→ WHAT NEEDS TO BE DONE
Print out the material that follows word for word.

→ RAW DATA
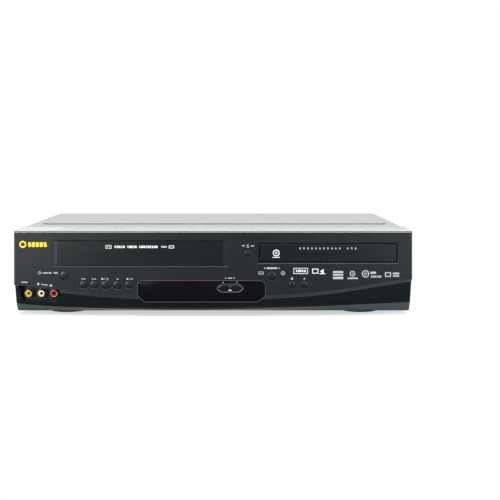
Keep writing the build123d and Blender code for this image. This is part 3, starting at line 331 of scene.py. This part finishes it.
def turned_aluminium():
    """Machined aluminium drum with the rings that the turning tool leaves.

    They are drawn about 4 mm apart, many times as coarse as real ones, so that they show.
    """
    material, tree, shader, place = new_material("turned_aluminium", Metallic=1.0)
    drum_low, drum_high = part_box("upper_drum")
    middle = (Vector(drum_low) + Vector(drum_high)) / 2
    centred = add_node(tree, "ShaderNodeMapping", {"Location": (-middle.x, -middle.y, 0.0)},
                       {"Vector": place})
    rings = add_node(tree, "ShaderNodeTexWave",
                     {"Scale": per_metre(2.0 * WAVE_SHARE), "Distortion": 0.4},
                     {"Vector": centred.outputs[0]}, wave_type="RINGS", rings_direction="Z")
    bump = add_node(tree, "ShaderNodeBump", {"Strength": 0.3, "Distance": 0.02 * MM},
                    {"Height": rings.outputs["Fac"]})
    tree.links.new(bump.outputs[0], shader.inputs["Normal"])
    mottle(tree, shader, place, 15.0, "c3c5c7", "d6d8d9", 0.2, 0.3)
    return material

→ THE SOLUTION
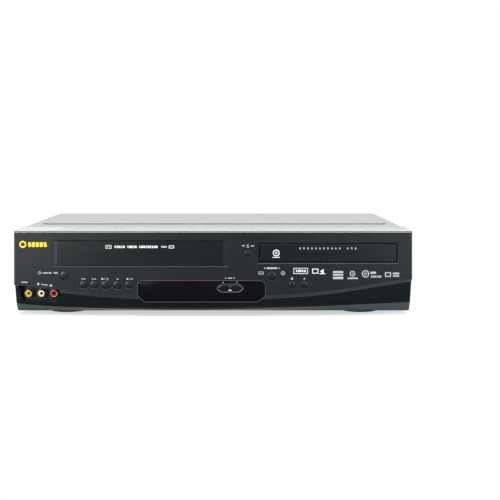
Keep writing the build123d and Blender code for this image. This is part 3, starting at line 331 of scene.py. This part finishes it.
def turned_aluminium():
    """Machined aluminium drum with the rings that the turning tool leaves.

    They are drawn about 4 mm apart, many times as coarse as real ones, so that they show.
    """
    material, tree, shader, place = new_material("turned_aluminium", Metallic=1.0)
    drum_low, drum_high = part_box("upper_drum")
    middle = (Vector(drum_low) + Vector(drum_high)) / 2
    centred = add_node(tree, "ShaderNodeMapping", {"Location": (-middle.x, -middle.y, 0.0)},
                       {"Vector": place})
    rings = add_node(tree, "ShaderNodeTexWave",
                     {"Scale": per_metre(2.0 * WAVE_SHARE), "Distortion": 0.4},
                     {"Vector": centred.outputs[0]}, wave_type="RINGS", rings_direction="Z")
    bump = add_node(tree, "ShaderNodeBump", {"Strength": 0.3, "Distance": 0.02 * MM},
                    {"Height": rings.outputs["Fac"]})
    tree.links.new(bump.outputs[0], shader.inputs["Normal"])
    mottle(tree, shader, place, 15.0, "c3c5c7", "d6d8d9", 0.2, 0.3)
    return material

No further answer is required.